Coaching creates real accountability.

Amateurs make promises to themselves and break them privately, with no real consequence. When you work with a coach, your commitments become tangible — someone else knows about them. This isn’t about fear of disappointing someone. It’s about the structure that makes follow-through the path of least resistance. Pros build systems. Coaching is one of the most powerful systems available.

A coach challenges the stories you’re telling yourself.

A significant amount of what keeps chiropractors from going pro is not skill. It’s narrative. I’m not ready. I need one more certification. Who am I to charge premium prices? People like me don’t build businesses like that. A skilled coach hears those stories and doesn’t let them go unchallenged. They help you distinguish between a legitimate concern and a fear dressed up as logic. That clarity is invaluable.

The Irony Most Chiropractors Miss

The people who most resist getting a coach are often the ones who need one most. The amateur thinks: “I’ll invest in coaching once I’m more successful.” The pro thinks: “I need a coach because I’m serious about being successful.”

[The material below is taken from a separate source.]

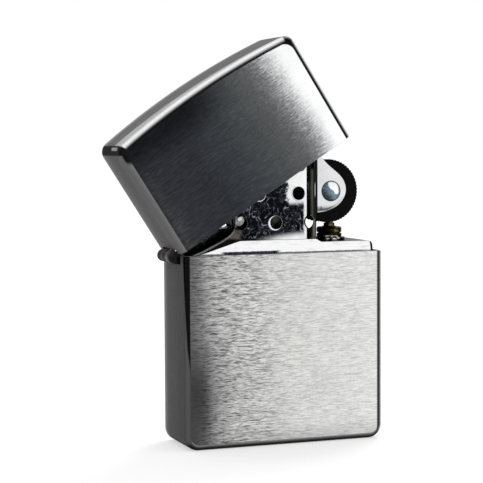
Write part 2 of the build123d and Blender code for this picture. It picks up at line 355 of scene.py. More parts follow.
def brush_marks(mat, point, x, y, z):
    """Short dashes across the width, bent a little by a slow noise, with finer marks and pits."""
    bend = point.noise(detail=2.0, stretch=(0.28, 0.1, 0.35))
    bent = mat.combine(x, y, bend.times(0.65, plus=z))
    return SimpleNamespace(
        dash=bent.noise(rough=0.60, warp=0.06, stretch=(0.46, 0.2, 4.5)),
        thin=bent.noise(detail=2.0, rough=0.55, warp=0.08, stretch=(0.85, 0.3, 7.0),
                        shift=(11, 4, 3)),
        fine=bent.noise(rough=0.6, warp=0.2, stretch=(1.5, 0.4, 8.0), shift=(3, 1, 7)),
        slow=bent.noise(rough=0.55, stretch=(0.10, 0.05, 0.30), shift=(9, 4, 2)),
        pit=point.noise(rough=0.65, stretch=(2.6, 2.6, 2.6), shift=(5, 2, 1)))


def brush_streaks(marks, gate, dark, light, fine, pit, slow):
    """Brightness of the brushing; `gate` is its local strength, the rest weigh each kind of mark."""
    dark_marks = marks.dash.fade(0.50, 0.66).max(marks.thin.fade(0.50, 0.64) * 0.8)
    light_marks = marks.dash.fade(0.48, 0.34).max(marks.thin.fade(0.44, 0.32))
    streak = (dark_marks * gate).times(-dark, plus=1.0)
    streak = streak + (light_marks * gate) * light
    streak = streak * ((marks.fine - 0.5) * gate).times(fine, plus=1.0)
    streak = streak * ((marks.pit - 0.5) * gate).times(pit, plus=1.0)
    return streak * (marks.slow - 0.5).times(slow, plus=1.0)


def brushed_surface(mat, marks, color, **glow):
    return mat.surface(color, rough=marks.fine.times(0.12, plus=0.2),
                       height=marks.dash * 0.6 + marks.fine * 0.4, bump=0.22, depth=0.06, **glow)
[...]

Investing in coaching is itself a pro move. It signals to yourself — not just to others — that you’ve decided this matters. That you’re not dabbling. That you’re not waiting for the right moment or the right conditions. You’re operating now at the level you intend to reach.

It’s not a sign that you can’t do it. It’s a sign that you’ve decided you will.

So, When Are You Going to Become a Pro?

I’ll bring it back to where we started. The question isn’t really about money or milestones or titles. It’s about identity. It’s about the decision — made quietly, internally — that you are going to operate at a different level. That you are going to show up with consistency, hold yourself to real standards, take ownership of your outcomes, and invest in the support that serious people invest in.

You don’t become a pro when someone hands you a certificate. You become a pro when you decide to.

The only real question is: what are you waiting for?